┏━━

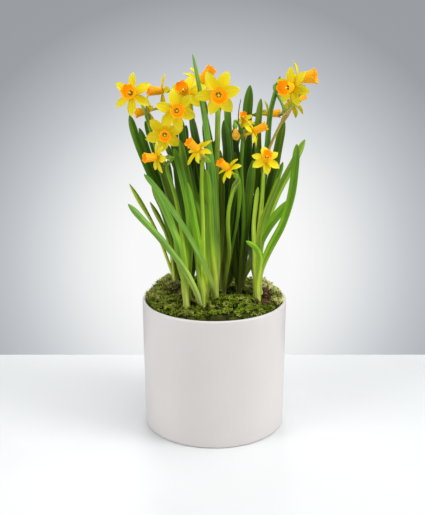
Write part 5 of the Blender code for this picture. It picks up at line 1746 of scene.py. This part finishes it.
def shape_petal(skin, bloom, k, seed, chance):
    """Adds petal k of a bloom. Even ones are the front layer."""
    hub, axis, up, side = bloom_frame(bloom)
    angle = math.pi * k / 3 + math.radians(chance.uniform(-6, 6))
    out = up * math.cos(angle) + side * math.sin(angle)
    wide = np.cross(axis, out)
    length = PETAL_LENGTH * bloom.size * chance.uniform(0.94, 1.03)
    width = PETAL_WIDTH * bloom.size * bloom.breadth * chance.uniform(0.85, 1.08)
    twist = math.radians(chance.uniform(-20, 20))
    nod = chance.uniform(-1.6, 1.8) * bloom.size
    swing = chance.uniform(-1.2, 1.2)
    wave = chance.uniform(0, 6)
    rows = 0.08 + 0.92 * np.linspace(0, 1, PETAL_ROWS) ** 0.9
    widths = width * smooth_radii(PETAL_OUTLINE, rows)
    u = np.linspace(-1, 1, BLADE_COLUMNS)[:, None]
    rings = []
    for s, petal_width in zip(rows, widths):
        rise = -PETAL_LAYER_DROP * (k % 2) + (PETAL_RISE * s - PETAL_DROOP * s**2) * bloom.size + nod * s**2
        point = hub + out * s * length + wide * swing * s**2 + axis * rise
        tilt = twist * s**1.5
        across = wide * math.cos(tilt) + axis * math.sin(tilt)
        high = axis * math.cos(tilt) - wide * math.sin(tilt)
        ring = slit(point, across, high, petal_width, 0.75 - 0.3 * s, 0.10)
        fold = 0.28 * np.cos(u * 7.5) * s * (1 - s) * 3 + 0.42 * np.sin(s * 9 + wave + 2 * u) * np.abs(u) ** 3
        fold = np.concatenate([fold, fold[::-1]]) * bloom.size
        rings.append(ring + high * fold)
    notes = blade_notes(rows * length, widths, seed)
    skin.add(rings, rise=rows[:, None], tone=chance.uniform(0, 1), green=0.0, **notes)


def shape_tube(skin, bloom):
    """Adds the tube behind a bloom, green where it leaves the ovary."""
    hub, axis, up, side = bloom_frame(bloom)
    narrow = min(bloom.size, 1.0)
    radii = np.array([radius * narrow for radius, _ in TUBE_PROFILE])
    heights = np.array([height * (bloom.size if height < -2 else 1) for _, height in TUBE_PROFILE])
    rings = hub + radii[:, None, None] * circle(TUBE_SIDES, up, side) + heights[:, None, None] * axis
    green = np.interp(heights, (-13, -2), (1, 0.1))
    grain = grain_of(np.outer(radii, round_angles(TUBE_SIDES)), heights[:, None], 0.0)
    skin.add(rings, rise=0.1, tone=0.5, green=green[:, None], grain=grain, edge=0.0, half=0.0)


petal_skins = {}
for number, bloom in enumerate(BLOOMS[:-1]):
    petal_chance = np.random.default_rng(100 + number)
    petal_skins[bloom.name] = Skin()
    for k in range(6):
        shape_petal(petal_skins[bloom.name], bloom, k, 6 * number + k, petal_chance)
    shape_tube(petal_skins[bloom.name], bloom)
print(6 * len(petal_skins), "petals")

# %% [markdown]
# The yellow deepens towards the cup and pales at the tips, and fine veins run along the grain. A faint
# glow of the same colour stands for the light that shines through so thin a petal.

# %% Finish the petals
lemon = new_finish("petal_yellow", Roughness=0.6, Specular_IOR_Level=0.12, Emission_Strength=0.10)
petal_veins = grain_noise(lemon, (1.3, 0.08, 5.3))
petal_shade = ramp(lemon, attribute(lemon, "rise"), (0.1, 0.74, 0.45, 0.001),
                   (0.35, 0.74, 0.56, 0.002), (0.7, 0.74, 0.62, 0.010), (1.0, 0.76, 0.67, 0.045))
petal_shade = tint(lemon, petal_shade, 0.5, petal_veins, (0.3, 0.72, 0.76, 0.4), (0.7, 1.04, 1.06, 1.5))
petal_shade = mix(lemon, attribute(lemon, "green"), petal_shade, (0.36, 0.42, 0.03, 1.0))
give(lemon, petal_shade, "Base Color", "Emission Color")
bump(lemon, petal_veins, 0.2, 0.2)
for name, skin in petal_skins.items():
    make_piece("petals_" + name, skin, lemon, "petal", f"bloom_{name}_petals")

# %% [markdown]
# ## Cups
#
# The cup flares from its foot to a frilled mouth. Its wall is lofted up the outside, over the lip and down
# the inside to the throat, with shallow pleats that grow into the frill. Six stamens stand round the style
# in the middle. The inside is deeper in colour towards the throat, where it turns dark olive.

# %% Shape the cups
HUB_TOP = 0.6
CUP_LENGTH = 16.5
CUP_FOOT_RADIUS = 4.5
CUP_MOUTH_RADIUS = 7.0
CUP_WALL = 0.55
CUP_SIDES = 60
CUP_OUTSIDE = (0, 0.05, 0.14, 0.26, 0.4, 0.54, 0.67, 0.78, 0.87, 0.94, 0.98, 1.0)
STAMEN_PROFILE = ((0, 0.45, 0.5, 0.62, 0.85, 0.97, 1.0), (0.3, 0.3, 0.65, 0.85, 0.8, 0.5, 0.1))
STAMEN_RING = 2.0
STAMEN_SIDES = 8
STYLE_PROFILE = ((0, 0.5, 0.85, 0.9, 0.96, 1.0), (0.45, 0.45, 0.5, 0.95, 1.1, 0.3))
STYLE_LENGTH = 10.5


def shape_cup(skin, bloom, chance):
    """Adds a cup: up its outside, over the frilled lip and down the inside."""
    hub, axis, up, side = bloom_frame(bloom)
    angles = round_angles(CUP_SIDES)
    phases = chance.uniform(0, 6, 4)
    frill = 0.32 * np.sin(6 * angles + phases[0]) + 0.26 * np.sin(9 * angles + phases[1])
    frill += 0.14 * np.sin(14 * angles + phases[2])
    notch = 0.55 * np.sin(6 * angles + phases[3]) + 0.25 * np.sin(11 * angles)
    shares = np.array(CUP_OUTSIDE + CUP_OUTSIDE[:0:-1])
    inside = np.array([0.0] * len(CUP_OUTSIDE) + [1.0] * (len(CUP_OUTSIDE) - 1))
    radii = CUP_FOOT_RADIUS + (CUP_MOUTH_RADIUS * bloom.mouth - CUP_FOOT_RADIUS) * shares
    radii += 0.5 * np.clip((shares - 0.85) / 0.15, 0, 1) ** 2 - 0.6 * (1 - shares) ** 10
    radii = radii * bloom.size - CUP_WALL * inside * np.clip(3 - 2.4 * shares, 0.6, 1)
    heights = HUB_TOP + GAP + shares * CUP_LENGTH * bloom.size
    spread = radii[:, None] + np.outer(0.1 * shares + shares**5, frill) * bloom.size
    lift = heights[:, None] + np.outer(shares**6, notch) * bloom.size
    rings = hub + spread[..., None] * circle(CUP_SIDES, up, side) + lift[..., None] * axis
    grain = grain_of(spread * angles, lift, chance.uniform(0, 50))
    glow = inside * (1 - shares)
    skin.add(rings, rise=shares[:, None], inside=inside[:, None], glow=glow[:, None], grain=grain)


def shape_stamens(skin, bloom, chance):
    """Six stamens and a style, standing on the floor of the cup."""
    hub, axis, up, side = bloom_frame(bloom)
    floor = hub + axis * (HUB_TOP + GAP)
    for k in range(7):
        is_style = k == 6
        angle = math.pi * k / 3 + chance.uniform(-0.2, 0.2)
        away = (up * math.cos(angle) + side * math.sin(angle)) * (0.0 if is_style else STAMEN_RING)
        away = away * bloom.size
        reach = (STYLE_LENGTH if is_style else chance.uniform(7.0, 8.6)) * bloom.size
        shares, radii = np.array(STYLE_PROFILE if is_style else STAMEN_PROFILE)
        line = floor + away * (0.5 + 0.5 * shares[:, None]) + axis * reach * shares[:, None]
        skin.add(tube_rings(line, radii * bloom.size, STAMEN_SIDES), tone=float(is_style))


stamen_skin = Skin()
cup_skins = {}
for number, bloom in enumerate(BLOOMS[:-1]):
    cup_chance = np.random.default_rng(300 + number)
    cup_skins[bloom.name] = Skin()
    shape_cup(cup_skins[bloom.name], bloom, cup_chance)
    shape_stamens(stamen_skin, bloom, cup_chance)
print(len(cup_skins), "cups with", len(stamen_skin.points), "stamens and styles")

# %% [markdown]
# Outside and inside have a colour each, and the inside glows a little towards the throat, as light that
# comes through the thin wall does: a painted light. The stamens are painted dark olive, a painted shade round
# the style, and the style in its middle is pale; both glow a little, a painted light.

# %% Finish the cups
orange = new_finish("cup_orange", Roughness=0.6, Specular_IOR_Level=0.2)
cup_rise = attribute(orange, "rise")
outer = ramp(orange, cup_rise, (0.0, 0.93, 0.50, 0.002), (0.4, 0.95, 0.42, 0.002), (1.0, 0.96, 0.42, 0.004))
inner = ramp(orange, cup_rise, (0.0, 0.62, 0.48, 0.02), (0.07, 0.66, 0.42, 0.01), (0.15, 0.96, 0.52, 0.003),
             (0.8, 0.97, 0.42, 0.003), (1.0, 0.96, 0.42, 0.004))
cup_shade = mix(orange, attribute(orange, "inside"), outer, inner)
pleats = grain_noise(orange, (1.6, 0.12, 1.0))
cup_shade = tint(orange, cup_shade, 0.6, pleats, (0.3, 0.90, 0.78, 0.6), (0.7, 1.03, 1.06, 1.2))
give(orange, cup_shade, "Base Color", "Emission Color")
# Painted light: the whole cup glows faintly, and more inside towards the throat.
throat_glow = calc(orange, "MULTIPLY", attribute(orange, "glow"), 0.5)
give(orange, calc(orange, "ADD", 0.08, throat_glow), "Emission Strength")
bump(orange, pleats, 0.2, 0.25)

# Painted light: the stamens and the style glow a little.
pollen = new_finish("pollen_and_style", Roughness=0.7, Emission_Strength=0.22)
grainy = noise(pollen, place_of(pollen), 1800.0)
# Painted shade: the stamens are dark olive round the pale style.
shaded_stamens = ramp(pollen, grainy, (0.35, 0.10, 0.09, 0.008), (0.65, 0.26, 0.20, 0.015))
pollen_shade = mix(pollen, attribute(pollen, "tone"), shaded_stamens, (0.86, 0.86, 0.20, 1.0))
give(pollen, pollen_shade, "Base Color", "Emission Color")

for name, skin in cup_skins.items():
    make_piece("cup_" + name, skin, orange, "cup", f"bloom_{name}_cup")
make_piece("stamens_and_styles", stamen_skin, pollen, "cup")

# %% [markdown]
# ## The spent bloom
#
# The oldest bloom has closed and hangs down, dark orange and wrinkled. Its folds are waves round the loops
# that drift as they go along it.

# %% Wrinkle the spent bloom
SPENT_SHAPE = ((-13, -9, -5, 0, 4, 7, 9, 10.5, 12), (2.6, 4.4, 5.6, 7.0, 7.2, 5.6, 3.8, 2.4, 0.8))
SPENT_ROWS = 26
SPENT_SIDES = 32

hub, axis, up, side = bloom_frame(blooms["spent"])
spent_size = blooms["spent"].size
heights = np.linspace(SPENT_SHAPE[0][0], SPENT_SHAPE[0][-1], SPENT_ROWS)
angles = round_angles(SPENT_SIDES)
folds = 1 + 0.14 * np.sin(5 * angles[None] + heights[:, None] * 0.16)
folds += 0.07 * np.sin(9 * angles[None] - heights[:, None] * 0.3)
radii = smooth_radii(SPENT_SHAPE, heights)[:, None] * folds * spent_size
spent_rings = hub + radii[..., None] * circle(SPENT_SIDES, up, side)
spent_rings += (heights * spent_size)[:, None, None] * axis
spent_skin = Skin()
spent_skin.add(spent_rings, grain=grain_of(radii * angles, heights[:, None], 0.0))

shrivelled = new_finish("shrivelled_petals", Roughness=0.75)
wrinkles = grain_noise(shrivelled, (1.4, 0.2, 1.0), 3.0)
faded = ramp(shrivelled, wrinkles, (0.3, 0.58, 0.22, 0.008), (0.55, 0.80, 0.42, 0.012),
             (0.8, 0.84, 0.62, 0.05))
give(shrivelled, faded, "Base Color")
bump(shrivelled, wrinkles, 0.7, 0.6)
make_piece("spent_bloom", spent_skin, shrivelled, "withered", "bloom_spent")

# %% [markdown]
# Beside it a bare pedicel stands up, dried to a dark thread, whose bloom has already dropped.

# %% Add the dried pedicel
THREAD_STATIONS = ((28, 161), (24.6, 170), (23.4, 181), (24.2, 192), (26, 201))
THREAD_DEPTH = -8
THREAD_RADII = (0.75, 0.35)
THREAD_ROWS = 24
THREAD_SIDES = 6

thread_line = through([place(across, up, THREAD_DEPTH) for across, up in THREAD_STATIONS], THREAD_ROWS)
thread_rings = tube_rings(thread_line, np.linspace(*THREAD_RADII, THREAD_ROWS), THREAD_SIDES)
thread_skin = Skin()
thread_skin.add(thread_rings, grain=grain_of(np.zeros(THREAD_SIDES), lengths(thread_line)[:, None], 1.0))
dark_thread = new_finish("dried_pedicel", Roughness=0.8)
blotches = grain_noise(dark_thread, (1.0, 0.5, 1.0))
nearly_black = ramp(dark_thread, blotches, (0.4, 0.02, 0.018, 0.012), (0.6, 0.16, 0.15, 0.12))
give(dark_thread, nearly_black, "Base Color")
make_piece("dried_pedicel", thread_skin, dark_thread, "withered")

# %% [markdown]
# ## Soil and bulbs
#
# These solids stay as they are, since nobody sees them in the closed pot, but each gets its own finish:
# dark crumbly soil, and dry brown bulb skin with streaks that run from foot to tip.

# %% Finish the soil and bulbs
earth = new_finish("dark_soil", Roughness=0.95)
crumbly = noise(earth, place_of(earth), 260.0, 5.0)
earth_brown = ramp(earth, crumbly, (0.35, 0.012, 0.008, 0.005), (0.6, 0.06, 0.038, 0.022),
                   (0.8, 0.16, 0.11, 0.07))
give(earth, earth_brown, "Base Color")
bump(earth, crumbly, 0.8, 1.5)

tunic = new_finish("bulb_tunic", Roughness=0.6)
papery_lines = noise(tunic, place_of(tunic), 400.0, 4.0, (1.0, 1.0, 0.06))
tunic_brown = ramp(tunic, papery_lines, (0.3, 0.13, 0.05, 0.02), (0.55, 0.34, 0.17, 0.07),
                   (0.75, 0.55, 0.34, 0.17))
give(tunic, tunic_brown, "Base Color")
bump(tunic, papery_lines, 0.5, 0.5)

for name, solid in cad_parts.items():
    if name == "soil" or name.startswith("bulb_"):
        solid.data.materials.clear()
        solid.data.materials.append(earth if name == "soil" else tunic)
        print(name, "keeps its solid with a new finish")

┗━━

THE EXERCISE:
Copy out the listing above, line by line and exactly, from its first line to the line holding "1), green=0.0, **notes)", inclusive.

RESPONSE TO THE TASK:
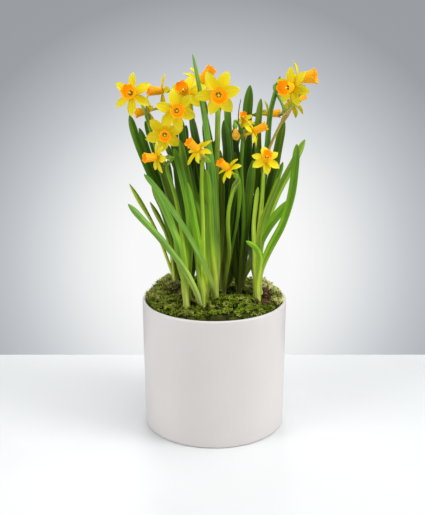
Write part 5 of the Blender code for this picture. It picks up at line 1746 of scene.py. This part finishes it.
def shape_petal(skin, bloom, k, seed, chance):
    """Adds petal k of a bloom. Even ones are the front layer."""
    hub, axis, up, side = bloom_frame(bloom)
    angle = math.pi * k / 3 + math.radians(chance.uniform(-6, 6))
    out = up * math.cos(angle) + side * math.sin(angle)
    wide = np.cross(axis, out)
    length = PETAL_LENGTH * bloom.size * chance.uniform(0.94, 1.03)
    width = PETAL_WIDTH * bloom.size * bloom.breadth * chance.uniform(0.85, 1.08)
    twist = math.radians(chance.uniform(-20, 20))
    nod = chance.uniform(-1.6, 1.8) * bloom.size
    swing = chance.uniform(-1.2, 1.2)
    wave = chance.uniform(0, 6)
    rows = 0.08 + 0.92 * np.linspace(0, 1, PETAL_ROWS) ** 0.9
    widths = width * smooth_radii(PETAL_OUTLINE, rows)
    u = np.linspace(-1, 1, BLADE_COLUMNS)[:, None]
    rings = []
    for s, petal_width in zip(rows, widths):
        rise = -PETAL_LAYER_DROP * (k % 2) + (PETAL_RISE * s - PETAL_DROOP * s**2) * bloom.size + nod * s**2
        point = hub + out * s * length + wide * swing * s**2 + axis * rise
        tilt = twist * s**1.5
        across = wide * math.cos(tilt) + axis * math.sin(tilt)
        high = axis * math.cos(tilt) - wide * math.sin(tilt)
        ring = slit(point, across, high, petal_width, 0.75 - 0.3 * s, 0.10)
        fold = 0.28 * np.cos(u * 7.5) * s * (1 - s) * 3 + 0.42 * np.sin(s * 9 + wave + 2 * u) * np.abs(u) ** 3
        fold = np.concatenate([fold, fold[::-1]]) * bloom.size
        rings.append(ring + high * fold)
    notes = blade_notes(rows * length, widths, seed)
    skin.add(rings, rise=rows[:, None], tone=chance.uniform(0, 1), green=0.0, **notes)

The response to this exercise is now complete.